7 But seek the welfare of the city where I have sent you into exile, and pray to the Lord on its behalf, for in its welfare you will find your welfare. 

The exiles, the refugees, are commissioned not only to tolerate the Babylonians, but to love them and to seek their welfare.  They are called to care for the city…not necessarily because the city has great parks and a renowned art scene or is so darn loveable, but because this is where God has called them to be right now.  They have been exiled from home but not from God. 

So I want us to explore more of what this means in our context.  In light of what this would have meant to the ancient Israelites, what do we hear the prophet saying to us? 

1)    What are your initials thoughts?

2)    As the dominant power, I’m sure the Babylonians did not expect their conquered subjects to then seek their welfare. Have you ever experienced love from an unexpected place?

3)    What keeps you from loving the city/its people?

4)    What would it look like to love this city/its people? To build it up?

5) How is God calling you to be a part of that love?
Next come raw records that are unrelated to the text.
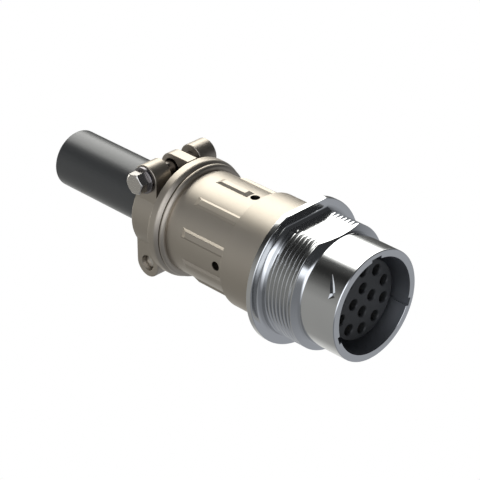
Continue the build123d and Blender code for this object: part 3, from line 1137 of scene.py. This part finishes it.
screw = {
    "station": clamp["screwStation"],
    "height": clamp["screwHeight"],
    "radius": 2.5,
    "seat": 14.3,
    "flats": 6.35,
    "head": 3.5,
    "headTurn": 11,  # from +X towards +Z
    "headEdge": 0.38,
    "headSlope": 60,  # of the corners' cone, from the axis
    "headBurr": 0.06,
    "shankInHead": 0.5,
    "tip": 11.5,
    "tipEdge": 0.8,
}
washer = {
    "seat": 13.05,
    "thickness": 1.2,
    "outer": 4.3,
    "inner": 2.75,
    "gap": 14,        # degrees
    "gapTurn": 150,
    "edge": 0.15,
    "steps": 72,
}


def alongY(bm, station, height):
    # from the axis out to a screw's place, its +X end towards -Y
    turn = Matrix.Rotation(math.radians(-90), 3, "Z")
    bmesh.ops.rotate(bm, verts=bm.verts[:], cent=(0, 0, 0), matrix=turn)
    bmesh.ops.translate(bm, vec=Vector((station, 0, height)) * mm, verts=bm.verts[:])
    return bm


def hexScrew(name, replaced, degrees):
    # a hexagon with its end lathed to a cone at the corners, on a plain shank
    seat, end = screw["seat"], screw["seat"] + screw["head"]
    corner = screw["flats"] / math.sqrt(3)
    head = rod(axis * (seat + end) / 2, axis, corner, screw["head"], segments=6)
    first = max(head.verts, key=lambda vert: vert.co.y)
    rotated(head, screw["headTurn"] - math.degrees(math.atan2(first.co.z, first.co.y)))
    edge, slope = screw["headEdge"], math.tan(math.radians(screw["headSlope"]))
    lathed = turned([
        (end - edge - past, corner + past * slope),
        (end + past, corner - (edge + past) * slope),
        (end + past, corner + past * slope),
    ], steps=96)
    head = carve(head, lathed)
    bevelEdges(head, creases(head, lambda spot: spot.x > seat + near, angle=15), screw["headBurr"])
    shank = turned([
        (seat + screw["shankInHead"], 0),
        (seat + screw["shankInHead"], screw["radius"]),
        (-screw["tip"], screw["radius"], screw["tipEdge"]),
        (-screw["tip"], 0),
    ], steps=64)
    bm = alongY(together(head, shank), screw["station"], screw["height"])
    addPiece(rotated(bm, degrees), name, "fastener_steel", [replaced])


def splitWasher(name, replaced, degrees):
    # a square section wound once round the screw, its two ends a little apart
    middle = (washer["outer"] + washer["inner"]) / 2
    place = (washer["seat"] + washer["thickness"] / 2, 0, middle)
    bm = plate(place, washer["thickness"], washer["outer"] - washer["inner"])
    roundCorners(bm, bm.verts[:], washer["edge"], 3)
    bmesh.ops.spin(
        bm, geom=bm.faces[:], cent=(0, 0, 0), axis=axis, angle=fullTurn - math.radians(washer["gap"]),
        steps=washer["steps"], use_merge=False, use_duplicate=False,
    )
    bmesh.ops.recalc_face_normals(bm, faces=bm.faces[:])
    rotated(bm, washer["gapTurn"])
    bm = alongY(bm, screw["station"], screw["height"])
    addPiece(rotated(bm, degrees), name, "fastener_steel", [replaced], darkWasherSteel)


for side, degrees in (("top", 0), ("bottom", 180)):
    hexScrew(side + "HexScrew", side + "_screw", degrees)
    splitWasher(side + "SplitWasher", side + "_spring_washer", degrees)

# Cable

cableLow, cableHigh = reach("cable_jacket")
cable = {
    "front": cableHigh.x,
    "end": cableLow.x,
    "radius": cableHigh.y,
    "bore": 7.7,
    "cutEdge": 0.15,
    "wireRings": [(5.8, 10, 18.0), (2.0, 4, 0.0)],  # circle, count and first angle
    "strands": 7,
    "strandTurn": 15,      # from one wire to the next
    "strandRadius": 0.17,
    "strandReach": 0.15,   # how far the strands stand out of the cut
    "strandLength": 1.0,
}


def cableSheath():
    addPiece(turned([
        (cable["front"], cable["bore"]),
        (cable["front"], cable["radius"]),
        (cable["end"], cable["radius"], cable["cutEdge"]),
        (cable["end"], cable["bore"]),
    ]), "cableSheath", "cable_jacket", ["cable_jacket"])


def wireStrands():
    # copper strands in the cut ends of the wires: one in the middle and six round it
    radius, length = cable["strandRadius"], cable["strandLength"]
    station = cable["end"] + length / 2 - cable["strandReach"]
    around = cable["strands"] - 1
    strands = []
    for circle, count, first in cable["wireRings"]:
        for wire in range(count):
            centre = outward(first + 360 / count * wire) * circle + axis * station
            strands.append(rod(centre, axis, radius, length, segments=12))
            for strand in range(around):
                aside = outward(360 / around * (strand + 1) + cable["strandTurn"] * wire) * 2 * radius
                strands.append(rod(centre + aside, axis, radius, length, segments=12))
    addPiece(together(*strands), "wireStrands", "contact_brass", material=copper)


cableSheath()
wireStrands()
print("pieces made")
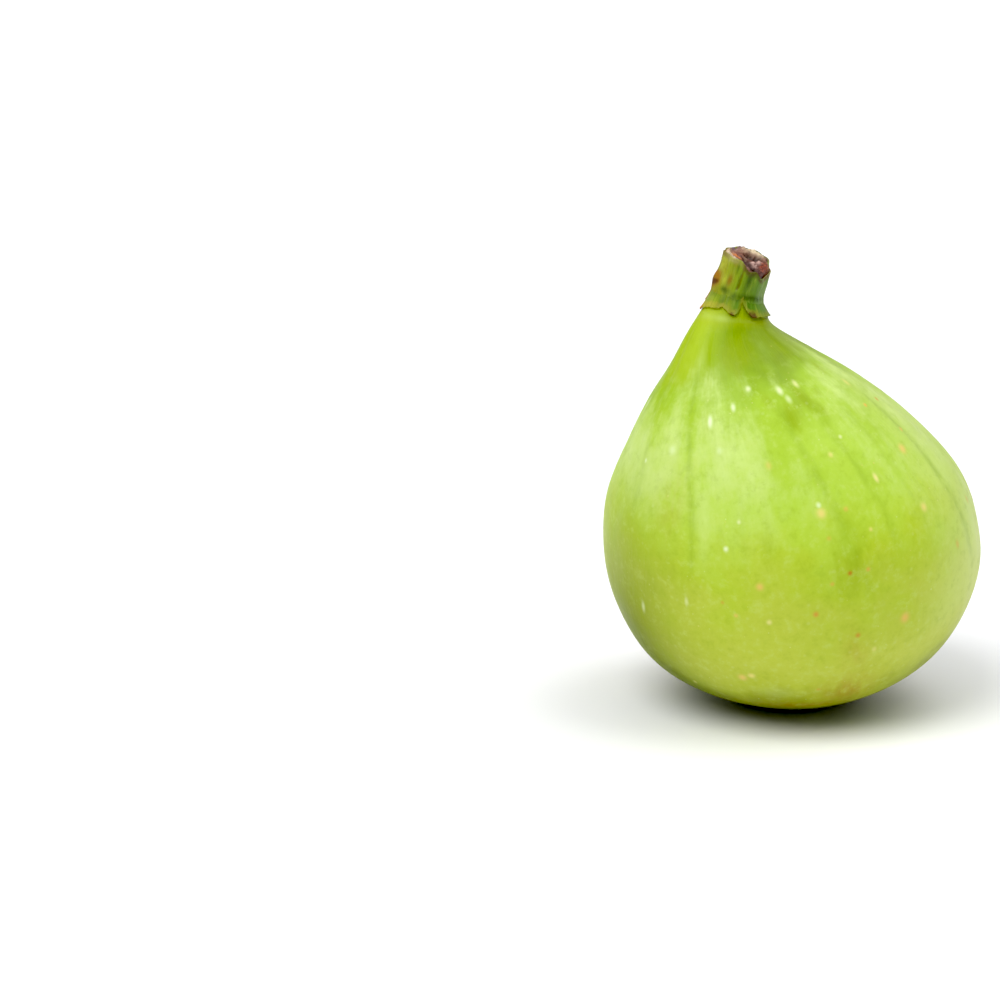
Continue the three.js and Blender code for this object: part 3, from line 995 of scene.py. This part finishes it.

We are called to care for the city, not because the city is so darn lovable, but because this is where God has called us to be right now.  We are called to join in God’s love already present here – not just the cool and hip parts of the city, not only the art and the fantastic food, but the whole people of Houston, from the suburbs to the slums.  We don’t bring value to the city because we’re a church.  We bring value to the city because the church serves the people of the city and seeks their welfare because we know our welfare is tied to that of our neighbor.  I’m not gonna pretend like the Israelites heard this commission from Jeremiah and were just like, “oh ok!” Psalm 137 is a song of lament for their loss, their experience of being lost without an anchor, and then it’s followed by a cry for vengeance!  Rather the promise unfolded over generations.  In fact, is still unfolding.  There is no place we can go where God is not already present and already at work and we are invited to be a part of that work, of revealing God’s presence and promise in the city.  Let it be so.  Amen.